Are you able to find much time to ride waves, or do you convert your surf stoke to surf/activism stoke?
Nothing substitutes for time spent in the ocean -- nothing. My surf life is oriented around experiencing the ocean in as many ways as possible, as frequently as I can, and on as many different craft as possible. My local breaks are in North County, San Diego with Swamis at the epicenter. Time in the ocean feeds the activist side of me. When you're in the ocean and a candy wrapper floats by, it's impossible not to pick it up. I'd also like to think it's impossible not to engage and wonder how that wrapper got there in the first place.
Courtesy Moriarity CollectionMoriarty, hidden in plane view.
I know you're a board hound; how's your quiver looking these days?
The sweet spot of my quiver is a 5'3" Tyler Warren Bar of Soap. I have 10 or so boards made up of various flavors of fishes, singlefins, hulls, handplanes and logs. I lean toward boards that are short, wide and flat. I know I'm not Kelly, so I like boards that generate their own speed. The shape I've had the longest may be Joel Tudor's Good Karma. That shape is the Eames of surfboards as it's minimal and 100 percent functional. Of course, I have a couple heavy, singlefin longboards, but I prefer Bing pintails and squaretails. The board every single beachgoer should buy is a Danny Hess handplane. You don't have to be a surfer to enjoy waves, and Danny's handplanes will get you barreled better than pretty much any other shape on the market.
OK -- the wife gives you a hall pass, tells you to grab a friend and go anywhere in the world for two weeks -- don't come back until those rings under your eyes are gone and you're pleasant to be around.

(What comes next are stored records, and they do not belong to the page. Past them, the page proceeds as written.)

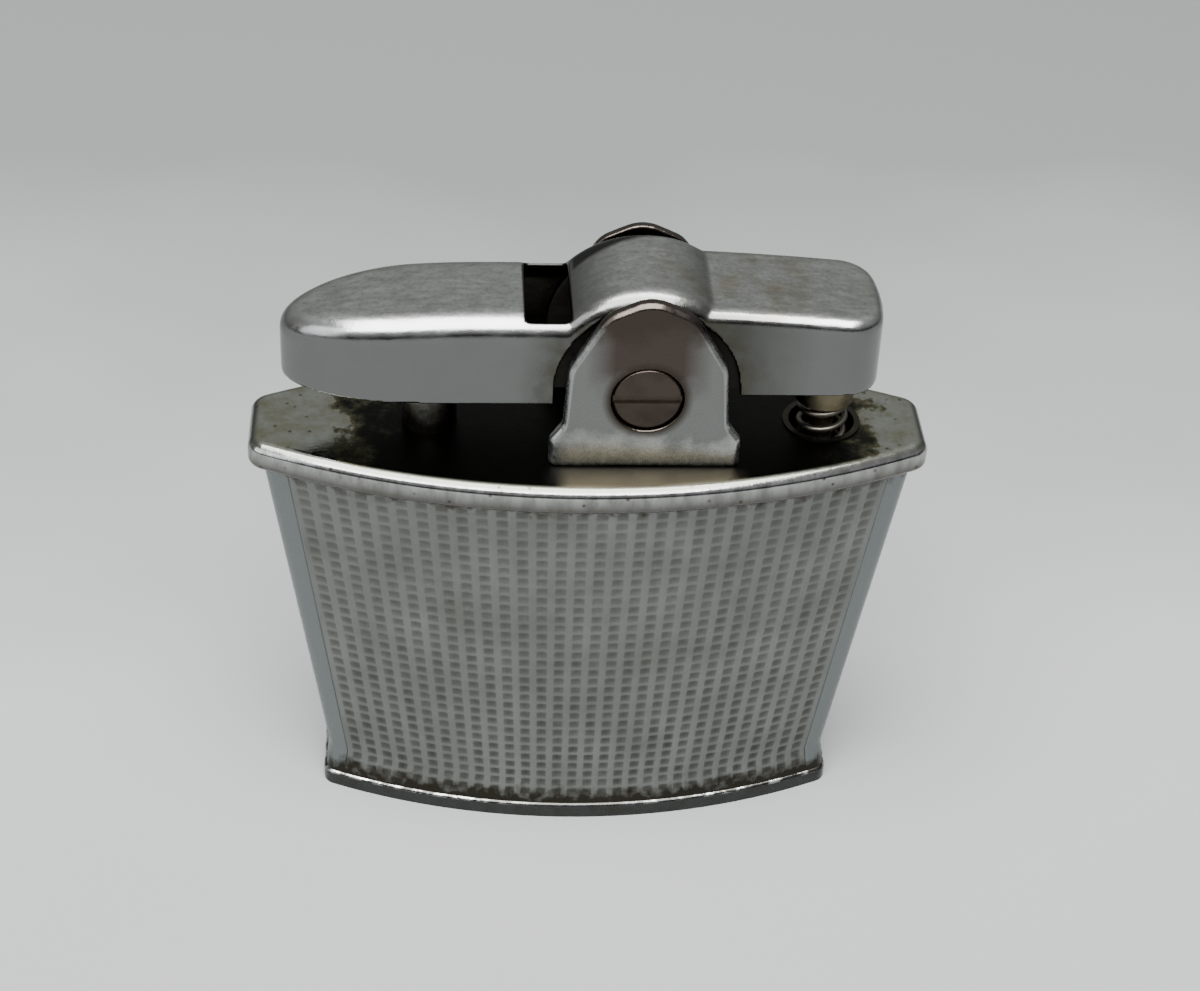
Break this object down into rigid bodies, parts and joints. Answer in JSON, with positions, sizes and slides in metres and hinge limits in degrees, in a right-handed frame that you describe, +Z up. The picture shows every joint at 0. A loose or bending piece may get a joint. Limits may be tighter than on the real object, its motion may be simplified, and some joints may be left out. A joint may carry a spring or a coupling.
{
  "type": "lighter",
  "caption": "Lift-arm pocket lighter: tapered bowed tank, bullnosed deck, bracketed press arm with snuffer and thumb piece, flint wheel, wick and sprung plunger",
  "frame": {"origin": "centre of the bounding box on the resting plane of the foot", "axes": "+X runs along the body towards the thumb piece, -Y is the front, +Z is up"},
  "size_m": [0.046, 0.0168, 0.043],
  "materials": {
    "patterned_case": "stamped pattern, worn and tarnished, with plain bright edge strips",
    "polished_chrome": "polished, olive-brown tarnish round the bracket feet",
    "foot_chrome": "polished, edge worn and pitted",
    "bracket_chrome": "satin with bright worn edges",
    "arm_chrome": "worn, fine scratches and small pits on the flat top",
    "tube_chrome": "satin",
    "steel": "dull, oily",
    "screw_steel": "dark and grimy in the recess",
    "wheel_steel": "hardened, dark",
    "spring_steel": "drawn wire",
    "brass": "plain turned",
    "plunger_brass": "plated, plating worn through, brown",
    "ferrocerium": "matt",
    "gasket": "pressed fibre",
    "wick_cotton": "braided cotton, charred top",
    "cotton": "cotton wool",
    "felt": "pressed felt"
  },
  "bodies": {
    "tank": {"case_shell": "patterned_case", "deck_plate": "polished_chrome", "base_foot": "foot_chrome", "front_bracket": "bracket_chrome", "rear_bracket": "bracket_chrome", "axle_sleeve": "steel", "axle_screws": "screw_steel", "wick_tube": "tube_chrome", "wick": "wick_cotton", "cotton_lower": "cotton", "cotton_middle": "cotton", "cotton_upper": "cotton", "felt_pad": "felt", "flint_tube": "brass", "filler_bush": "brass", "spring_well": "tube_chrome"},
    "arm": {"lift_arm": "arm_chrome", "pivot_yoke": "steel", "snuffer_stem": "brass", "snuffer_spring": "spring_steel", "pawl_pin": "steel", "pawl_spring": "spring_steel"},
    "cup": {"snuffer_cup": "tube_chrome"},
    "pawl": {"pawl": "steel"},
    "wheel": {"flint_wheel": "wheel_steel", "ratchet_wheel": "wheel_steel"},
    "plunger": {"return_plunger": "plunger_brass", "return_spring": "spring_steel"},
    "feed": {"flint": "ferrocerium", "flint_follower": "brass"},
    "flint_plug": {"flint_screw": "screw_steel", "flint_spring": "spring_steel"},
    "filler_plug": {"filler_screw": "screw_steel", "filler_gasket": "gasket"}
  },
  "joints": [
    {"name": "arm_press", "type": "hinge", "parent": "tank", "child": "arm", "pos_m": [0.0034, 0, 0.0357], "axis": [0, 1, 0], "range_deg": [0, 17], "stiffness_Nm_per_rad": 0.1, "springref_deg": -11.46},
    {"name": "wheel_spin", "type": "hinge", "parent": "tank", "child": "wheel", "pos_m": [0.0034, 0, 0.0357], "axis": [0, 1, 0], "range_deg": [0, 17.1]},
    {"name": "plunger_slide", "type": "slide", "parent": "tank", "child": "plunger", "axis": [0, 0, -1], "range_m": [0, 0.00396], "deforming": ["return_spring"]},
    {"name": "cup_float", "type": "slide", "parent": "arm", "child": "cup", "axis": [0, 0, 1], "range_m": [0, 0.0004], "stiffness_N_per_m": 120, "springref_m": -0.002, "deforming": ["snuffer_spring"]},
    {"name": "pawl_swing", "type": "hinge", "parent": "arm", "child": "pawl", "pos_m": [0.00436, 0, 0.04117], "axis": [0, -1, 0], "range_deg": [0, 4], "stiffness_Nm_per_rad": 0.002, "springref_deg": -17.19},
    {"name": "flint_feed", "type": "slide", "parent": "tank", "child": "feed", "axis": [0, 0, 1], "range_m": [-0.0008, 0], "stiffness_N_per_m": 300, "springref_m": 0.004, "deforming": ["flint_spring"]},
    {"name": "flint_screw_out", "type": "slide", "parent": "tank", "child": "flint_plug", "axis": [0, 0, -1], "range_m": [0, 0.008]},
    {"name": "filler_screw_out", "type": "slide", "parent": "tank", "child": "filler_plug", "axis": [0, 0, -1], "range_m": [0, 0.006]}
  ],
  "couplings": [
    {"joint": "wheel_spin", "follows": "arm_press", "ratio": 1},
    {"joint": "plunger_slide", "follows": "arm_press", "m_per_rad": 0.01325}
  ]
}
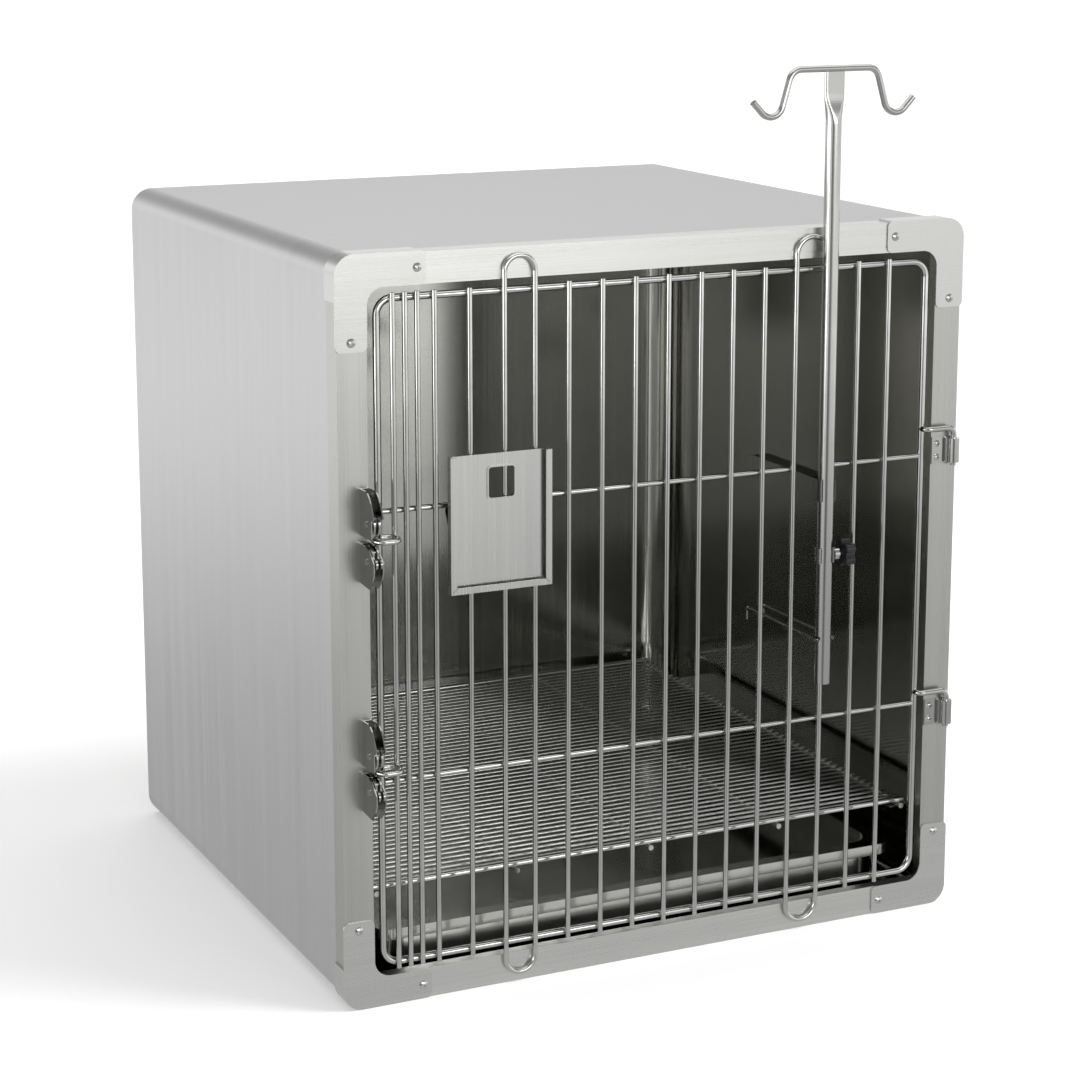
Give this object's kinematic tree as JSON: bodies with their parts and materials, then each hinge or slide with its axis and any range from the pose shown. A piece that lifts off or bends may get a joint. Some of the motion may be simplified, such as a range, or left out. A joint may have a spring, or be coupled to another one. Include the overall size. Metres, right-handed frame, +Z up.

Other than Venice, Italy, the Southern Maldives is my favorite place on earth. It feels like a bad '70s Star Trek episode that today looks campy due to the special effects& except in the case of the Maldives what you are looking at is real. Where else on the globe can you look out and see thousands of tiny islands lining the horizon ... and have the view stay the same for days? If that's not enough, the Southern Maldives has super fun waves. The place is visually arresting and will be the first nation lost to sea level rise ... so go now.
Compared to just 10 years ago, environmentally conscious decision-making has become incredibly broad-based. What are some changes you've seen that really stick to our ribs?
Hummers are now considered stupid and selfish. The shift in our automotive preferences is tectonic. Ten years ago massive vehicles were cool, and now they're a symbol of being completely out of touch. The Prius market share is an extension of this shift in American car culture. Single-use plastic water bottles have become a symbol of small-minded, insular thinking. A metaphor for how lost we are can been seen in a single-use plastic bottle. An ephemeral thirst should not be satisfied by a perennial, persistent plastic bottle that will most probably still be around in a few hundred years. Anyone that has done a beach cleanup knows that much of the single-use plastic we use ends up either in a landfill or the ocean. I love that people are starting to understand this and are moving back to the simple options of glasses and reusable bottles.
If you want to lose weight, you cut calories and increase exercise -- hit it from both sides. Should we also combat consumption by addressing population growth more aggressively?
We consume too much. This isn't an "us and them" issue, we ALL consume too much. What we all, the entire population of the planet, have to figure out is how to consume less, recycle more, and not soil the only place we have to live.
Surfrider's 80-plus chapters are the picture of grass-roots power on the hoof. If you could rally all of the chapters and all of Surfrider's substantial resources for one year, and commit to one single effort, what would it be?
The single largest issue that our chapters are facing in local areas is plastics. We have a large focus on wave preservation, beach access, water quality, etc., and in any given place each of those have differing values of local importance. For example if you live in Maine the number one issue is beach access because more than 80 percent of the coast is private ... you can't get to the beach or waves. The issue facing ALL communities is the plastic we're letting go down our storm drains and into our lineups, oceans and beaches.
Leave us with a simple way for surfers to improve their spot.
It's been suggested that the new localism is to "own" your local beach. That is, stand up when it's under threat, clean it up when it's dirty, and show up when you're asked to. This isn't complex. Next time you paddle out, pick up a few pieces of trash. That one or two pieces are literally one or two pieces that won't be floating around the ocean and probably killing fish and birds. Start there. Be a real local, "own" your local beach.